* START *

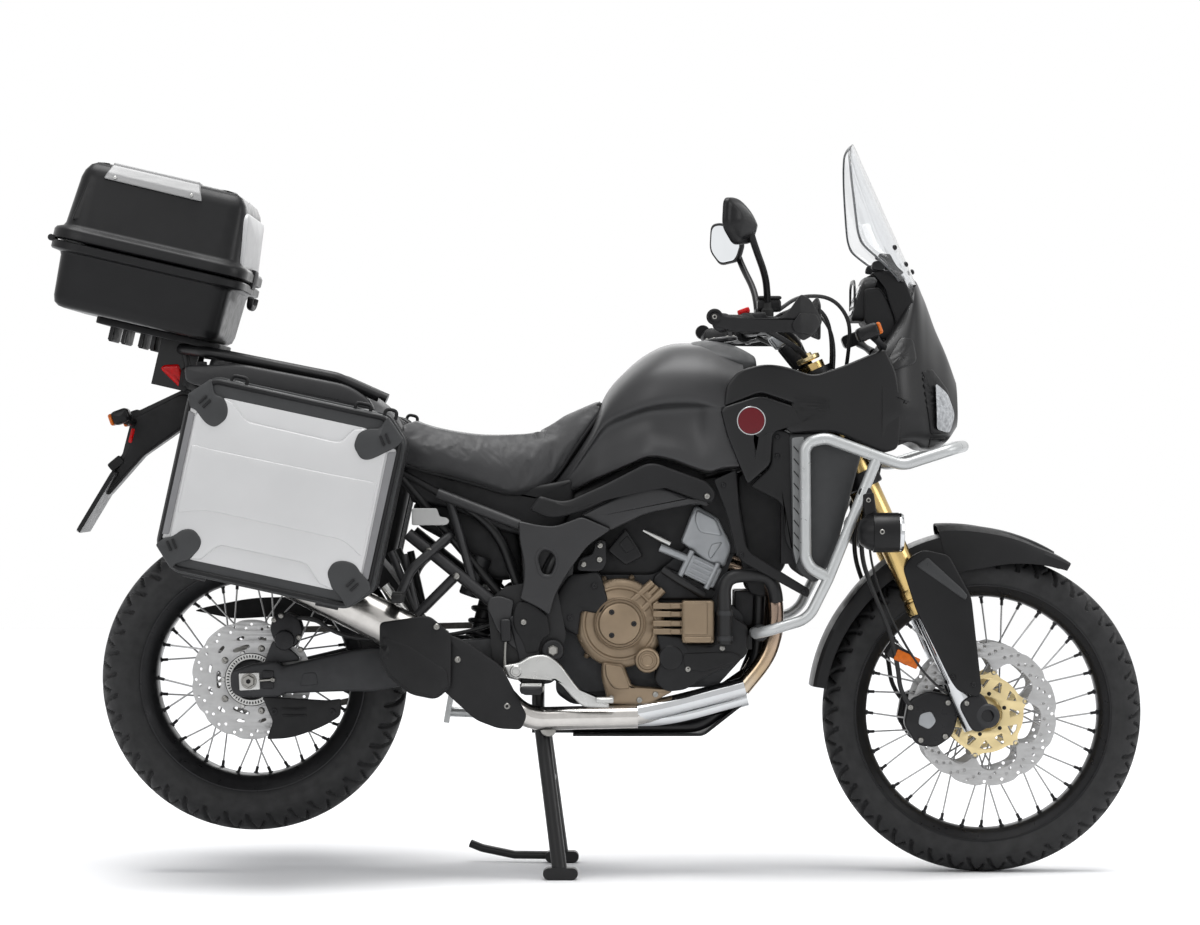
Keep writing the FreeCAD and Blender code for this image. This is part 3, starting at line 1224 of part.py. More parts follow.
# ---------------------------------------------------------------- controls and stands
def foot_controls():
    """Rider and passenger pegs, the brake pedal and the gear lever."""
    pieces = []
    for side in (RIGHT, LEFT):
        plate_out = side * (plate_y + dim.pivot_plate_thickness / 2 + dim.fit_gap)
        bracket = plate("peg_bracket", [
            (-196, 560, 12), (-140, 560, 12), (-126, 470, 12), (-128, 398, 10), (-160, 398, 10),
            (-172, 470, 12)], 9, (0, plate_out + side * 4.5, 0))
        peg = block("rider_peg", 44, 92, 24, (-144, plate_out + side * 52, 410))
        pieces.append(fused("peg_side", [bracket, peg]))
        far = side * 246
        near = rod("passenger_peg", 11, (-426, side * 178, 600), (-426, far + side * 20, 600))
        arm = tube("passenger_arm", 9, [
            (-321, side * 118, 730), (-321, side * 136, 730), (-400, side * 166, 660),
            (-426, side * 184, 600)], 18)
        pieces.append(fused("passenger_side", [near, arm]))
    out = plate_y + dim.pivot_plate_thickness / 2 + 14
    pedal = tube("brake_pedal", 8, [
        (-152, -out, 452), (-112, -out - 12, 474), (-78, -out - 20, 426), (-40, -out - 26, 378),
        (14, -out - 30, 376)], 24)
    shift = tube("gear_lever", 7, [
        (-148, out, 440), (-70, out + 18, 404), (20, out + 28, 400), (34, out + 50, 400)], 24)
    pieces[0] = fused("right_controls", [pieces[0], pedal])
    pieces[2] = fused("left_controls", [pieces[2], shift])
    return node("foot_controls", pieces)


def centre_stand():
    """Two splayed legs on the cradle's pins, a cross brace, D-shaped feet and a tread lever."""
    inner = dim.cradle_half_width + dim.cradle_tube_radius + 4
    top_y = inner + 12
    x, z = stand_pivot[0], stand_pivot[2]
    radius = dim.stand_tube_radius
    foot = (dim.stand_foot_x, -dim.stand_foot_y, radius)
    boss = rod("stand_boss", 17, (x, -inner, z), (x, -inner - 24, z))
    leg = rod("stand_leg", radius, (x, -top_y, z - 4), foot)
    pad = plate("stand_foot", [(-30, 0, 14), (44, 0, 14), (44, 26, 12), (-30, 26, 12)], 34,
                (dim.stand_foot_x - 6, -dim.stand_foot_y, 0))
    share = 0.42
    brace_y = top_y + (dim.stand_foot_y - top_y) * share
    brace_x = x + (dim.stand_foot_x - x) * share
    brace_z = z + (radius - z) * share
    brace = rod("stand_brace", 12, (brace_x, -brace_y, brace_z), (brace_x, brace_y, brace_z))
    lever = tube("stand_lever", 9, [
        (dim.stand_foot_x, dim.stand_foot_y, 16), (-190, 186, 16), (-262, 196, 30),
        (-288, 200, 40)], 40)
    floor_room = block("below_floor", 900, 900, 60, (0, 0, -30))
    bores = [rod("pin_bore", "pivot_pin_radius + pivot_clearance", (x, side * 60, z),
                 (x, side * 160, z)) for side in (RIGHT, LEFT)]
    whole = fused("stand_whole", both_sides(boss, leg, pad) + [brace, lever])
    return node("centre_stand", [carved("centre_stand", whole, bores + [floor_room])])


def side_stand():
    """A light alloy leg, folded rearwards, with its foot."""
    reach = dim.side_stand_length
    end = SIDE_PIVOT + SIDE_FOLDED * reach
    boss = rod("side_boss", 19, SIDE_PIVOT + SIDE_AXIS * 9, SIDE_PIVOT - SIDE_AXIS * 15)
    leg = rod("side_leg", "side_stand_radius", SIDE_PIVOT, end)
    foot = block("side_foot", 12, 44, 60, tuple(end + Vector(-2, 4, 6)), about_y(10))
    bore = rod("side_bore", "pivot_pin_radius + pivot_clearance", SIDE_PIVOT + SIDE_AXIS * 40,
               SIDE_PIVOT - SIDE_AXIS * 40)
    whole = fused("side_whole", [boss, leg, foot])
    return node("side_stand", [carved("side_stand", whole, [bore])])


crash_bars()
fog_lamps()
turn_signals()
skid_plate()
swingarm()
shock_absorber()
drive_chain()
rear_hugger()
rear_brake_caliper()
tail_rack()
number_plate_holder()
tail_lamp()
top_case()
side_cases()
foot_controls()
centre_stand()
side_stand()

# ---------------------------------------------------------------- check and write
doc.recompute()
for item in doc.Objects:
    if {"Invalid", "Error"} & set(item.State):
        raise SystemExit(f"{item.Name} failed: {item.State}")
for whole in nodes:
    if whole.Shape.isNull() or not whole.Shape.isValid() or not whole.Shape.Solids:
        raise SystemExit(f"{whole.Label} has no valid solid")
os.makedirs("parts", exist_ok=True)
for whole in nodes:
    whole.Shape.exportStep(f"parts/{whole.Label}.step")
    box = whole.Shape.BoundBox
    print(f"{whole.Label:24s} {len(whole.Shape.Solids):3d} solids"
          f"  x {box.XMin:7.0f} {box.XMax:6.0f}  y {box.YMin:6.0f} {box.YMax:6.0f}"
          f"  z {box.ZMin:6.0f} {box.ZMax:6.0f}")
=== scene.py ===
# %% [markdown]
# # An adventure motorcycle, dressed piece by piece
# The solids of the motorcycle arrive from the CAD model as a fixed frame. Each cell below takes one
# real part of the machine, such as a tyre, a seat or a case lid, says what it is made of and how its
# shape could be built, and then makes it. Lengths are metres, +X points forward, +Y to the rider's
# left and +Z up, so a piece goes straight to where the CAD model has it.

# %% Load the frame
import json
import math

import bmesh
import bpy
import numpy as np
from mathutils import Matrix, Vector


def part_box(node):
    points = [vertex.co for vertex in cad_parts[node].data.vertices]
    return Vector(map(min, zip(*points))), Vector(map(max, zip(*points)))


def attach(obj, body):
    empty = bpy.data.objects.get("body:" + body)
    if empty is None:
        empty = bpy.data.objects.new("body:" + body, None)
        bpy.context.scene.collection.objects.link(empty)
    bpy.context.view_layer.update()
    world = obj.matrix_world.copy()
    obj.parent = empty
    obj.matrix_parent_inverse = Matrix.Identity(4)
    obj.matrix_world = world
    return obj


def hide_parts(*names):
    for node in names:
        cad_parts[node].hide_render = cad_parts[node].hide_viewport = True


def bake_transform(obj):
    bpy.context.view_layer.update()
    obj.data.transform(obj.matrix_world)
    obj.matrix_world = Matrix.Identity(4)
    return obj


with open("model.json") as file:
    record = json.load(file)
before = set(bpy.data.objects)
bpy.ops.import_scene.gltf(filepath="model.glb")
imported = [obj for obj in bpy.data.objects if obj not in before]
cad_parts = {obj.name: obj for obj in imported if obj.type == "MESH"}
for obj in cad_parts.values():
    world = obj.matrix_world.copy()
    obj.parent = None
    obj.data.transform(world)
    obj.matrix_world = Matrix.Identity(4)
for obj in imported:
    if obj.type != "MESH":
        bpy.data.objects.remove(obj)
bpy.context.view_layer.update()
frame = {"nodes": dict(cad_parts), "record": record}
MM = 0.001
RIGHT, LEFT = -1, 1
SIDE_NAMES = {RIGHT: "right", LEFT: "left"}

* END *

*Exercise*. Starting with the line that contains "check and write", repeat each line exactly, and stop once the line that contains "cad_parts[node].hide_render = cad_parts[node].hide_viewport" has been repeated.

*Written response*.
# ---------------------------------------------------------------- check and write
doc.recompute()
for item in doc.Objects:
    if {"Invalid", "Error"} & set(item.State):
        raise SystemExit(f"{item.Name} failed: {item.State}")
for whole in nodes:
    if whole.Shape.isNull() or not whole.Shape.isValid() or not whole.Shape.Solids:
        raise SystemExit(f"{whole.Label} has no valid solid")
os.makedirs("parts", exist_ok=True)
for whole in nodes:
    whole.Shape.exportStep(f"parts/{whole.Label}.step")
    box = whole.Shape.BoundBox
    print(f"{whole.Label:24s} {len(whole.Shape.Solids):3d} solids"
          f"  x {box.XMin:7.0f} {box.XMax:6.0f}  y {box.YMin:6.0f} {box.YMax:6.0f}"
          f"  z {box.ZMin:6.0f} {box.ZMax:6.0f}")
=== scene.py ===
# %% [markdown]
# # An adventure motorcycle, dressed piece by piece
# The solids of the motorcycle arrive from the CAD model as a fixed frame. Each cell below takes one
# real part of the machine, such as a tyre, a seat or a case lid, says what it is made of and how its
# shape could be built, and then makes it. Lengths are metres, +X points forward, +Y to the rider's
# left and +Z up, so a piece goes straight to where the CAD model has it.

# %% Load the frame
import json
import math

import bmesh
import bpy
import numpy as np
from mathutils import Matrix, Vector


def part_box(node):
    points = [vertex.co for vertex in cad_parts[node].data.vertices]
    return Vector(map(min, zip(*points))), Vector(map(max, zip(*points)))


def attach(obj, body):
    empty = bpy.data.objects.get("body:" + body)
    if empty is None:
        empty = bpy.data.objects.new("body:" + body, None)
        bpy.context.scene.collection.objects.link(empty)
    bpy.context.view_layer.update()
    world = obj.matrix_world.copy()
    obj.parent = empty
    obj.matrix_parent_inverse = Matrix.Identity(4)
    obj.matrix_world = world
    return obj


def hide_parts(*names):
    for node in names:
        cad_parts[node].hide_render = cad_parts[node].hide_viewport = True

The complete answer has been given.